Do you silently struggle with overeating? Do you feel helpless to stop?
Overeating, which is sometimes a symptom of the potentially serious eating disorders binge eating or bulimia, often serves to mask or bury certain feelings that may have seemed dangerous to acknowledge and feel in childhood. In the following paragraphs, you will find ways to gently and methodically peel back the layers that sit atop those buried feelings in order to let overeating fall away rather than be a constant battle of wills.
As with addiction, overeating can seem like a seemingly endless cycle—a semi-unconscious, automatic sort of ritual that has developed over time. See if any of this sound familiar: You sit down for a meal and start eating when, all of a sudden, you seemingly fall into a trance and begin to throw caution to the wind. You can’t seem to stop eating the food in front of you. Perhaps you battle this impulse for a while until you tell yourself, “The heck with it, I’ll be good next time.”
Afterward, you feel stuffed, ashamed, and resolute that this won’t happen again. As the next meal approaches, you get anxious, feeling pressure to control your intake, and promise yourself that you will do better. And then you go on automatic pilot as the ritual starts over again.
A Biological Dilemma
Overeating is challenging to overcome because, well, you need to eat. It’s extremely difficult to use willpower to stop overeating, as one might attempt to do with smoking or drinking alcohol (non-necessities), and so each meal is a confrontation with a particular kind of beast: the biological need to eat alongside cravings that nip and pull at you to keep eating.
Speaking of biology, both men and women struggle with overeating, and both experience shame associated with what are often gender-specific stigmas. For women, overeating can result in castigation and compromised self-esteem and body image because of the pressure to maintain a certain “ideal” imposed by media and society. For men, the stigma that they aren’t even supposed to have eating issues can mean they may go to great lengths to keep overeating behaviors under wraps.
Stigmas are also problematic because they contribute to a powerful reluctance to seek help.
Psychological Forces
Fueling the overeating are often very strong psychological forces, pulling out all the tricks to make sure you don’t feel your very normal feelings of anxiety, sadness, anger, fear, disappointment, uncertainty, or lack of control.
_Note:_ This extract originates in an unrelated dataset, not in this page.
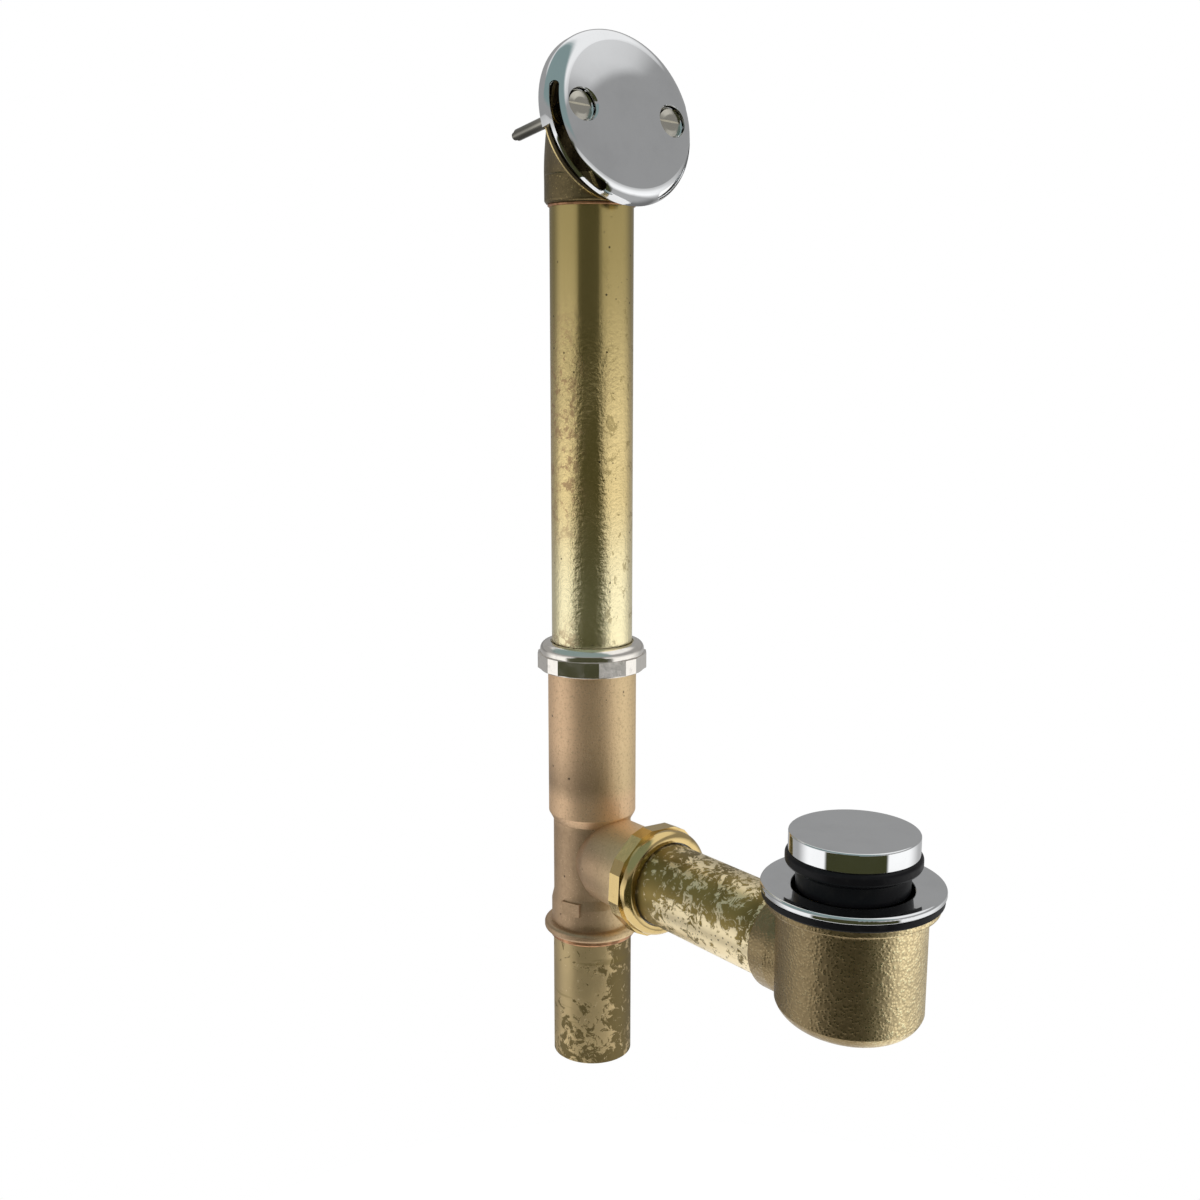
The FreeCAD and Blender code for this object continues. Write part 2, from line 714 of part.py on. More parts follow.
def elbow_loft(label, inset):
    """The elbow's outer or inner skin, in sections that fan out from the front of its foot."""
    grown = d.mouth_radius - d.rim_step - elbow_radius
    sections = []
    for index, (turn, deep, wide) in enumerate(ELBOW_SECTIONS):
        angle = plate_turn * turn
        half = elbow_radius + grown * deep
        across = elbow_radius + grown * wide
        front_x = elbow_radius + (mouth_low_x - elbow_radius) * turn
        front_z = bell_foot + (mouth_low_z - bell_foot) * turn
        sections.append(oval(f"{label}_{index}", half + OVAL_EASE - inset, across - inset,
                             x=front_x - half * cosine(angle),
                             z=front_z + half * sine(angle), turn=angle))
    loft = document.addObject("Part::Loft", label)
    loft.Sections = sections
    loft.Solid = True
    loft.Ruled = False
    return loft


def overflow_elbow():
    """The cast overflow elbow with its bell, wide mouth and two screw lugs."""
    rim_x = mouth_reach - d.mouth_rim * cosine(d.plate_tilt)
    rim_z = mouth_height - d.mouth_rim * sine(d.plate_tilt)
    skin = elbow_loft("elbow_skin", ZERO)
    rim = cylinder("elbow_rim", d.mouth_radius, d.mouth_rim, x=rim_x, z=rim_z, turn=plate_turn)
    hollow = elbow_loft("elbow_hollow", d.elbow_wall)
    mouth = cylinder("elbow_mouth", d.mouth_radius - d.elbow_wall, d.mouth_rim + OVERRUN * 5,
                     x=rim_x, z=rim_z, turn=plate_turn)
    shell = cut_from("elbow_shell", fused("elbow_outside", [skin, rim]),
                     fused("elbow_inside", [hollow, mouth]))
    bell = new_body("elbow_bell")
    turned(body=bell, label="elbow_bell_turned", corners=[
        (ZERO, bell_foot),
        (bell_radius, bell_foot, d.bell_round),
        (bell_radius, bell_foot + d.bell_height, d.bell_round / 2),
        (ZERO, bell_foot + d.bell_height),
    ])
    joined = fused("elbow_with_bell", [shell, bell])
    socket = cylinder("elbow_socket_bore", socket_radius, d.elbow_socket + OVERRUN,
                      z=bell_foot - OVERRUN)
    way = cylinder("elbow_waterway", tube_bore - d.way_step, d.bell_height + OVERRUN, z=bell_foot)
    trim = cylinder("elbow_foot_trim", bell_radius + d.bell_wall, OVERRUN * 2,
                    z=bell_foot - OVERRUN * 2)
    bores = fused("elbow_bores", [socket, way, trim])
    return lugs_on(cut_from("elbow_bored", joined, bores))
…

To stop overeating, you may need to confront and accept these feelings, and yet this flies in the face of what many of us learned as a child, in our homes, schools, and on playgrounds: that uncomfortable feelings are unwanted, unacceptable, dangerous, and distressing.
You learned this message either explicitly (if, for instance, your parents or teachers yelled at you to stop crying or screamed at you when you got angry) or implicitly (if you got the sense, unconsciously, that the adults around you were working very hard to hide their own pain).
Working Toward Recovery
To achieve lasting change, it’s important to acknowledge your overeating is a problem, start to be curious about the feelings that exist alongside the cravings to overeat, and develop a practice that can help you uncover the roots of the behavior.
Here are some suggestions on how to curb your overeating habit:
- Acknowledge the issue: Acknowledging that you overeat is a powerful first step, particularly because it is typically a habit that people feel ashamed about or attached to and try to hide, even from themselves.
- Cultivate curiosity: Curiosity is a very different mind-set than the mind-set you typically find with overeating: shame, hiding, and obsession. Cultivating curiosity is a good practice that can open the doors to healing. With each meal, be intentionally curious about how you are feeling, especially as you begin to feel the craving to eat. Bring a cue card, if needed, and set it in front of you to remember to “be curious.”
- Practice awareness: Like curiosity, the practice of being more aware of the ritual of overeating is a revolutionary act because it counters the conditioned pressure to keep it unconscious. Notice your thoughts as they relate to food. Notice the feelings that go along with the thoughts. How do you feel as you sit down to eat? When you’re eating? After each meal? What foods do you crave? Why?
- Go deeper: With this information, you can deepen into the feelings you may have been avoiding up to this point. Psychotherapy and psychoanalysis can be helpful, safe, nonjudgmental environments to think and talk about these things, and to begin to step gently into the tender places where the lost feelings reside.
Because the unconscious messages that your feelings are not OK may have occurred in relationship to your caretakers, the healing of those wounds is most likely to occur within the context of a therapeutic relationship, particularly with a therapist who specializes in eating and food issues. I wish you the best in your endeavor to break the habit of overeating, access and process lost feelings, and feel more satisfied in your life.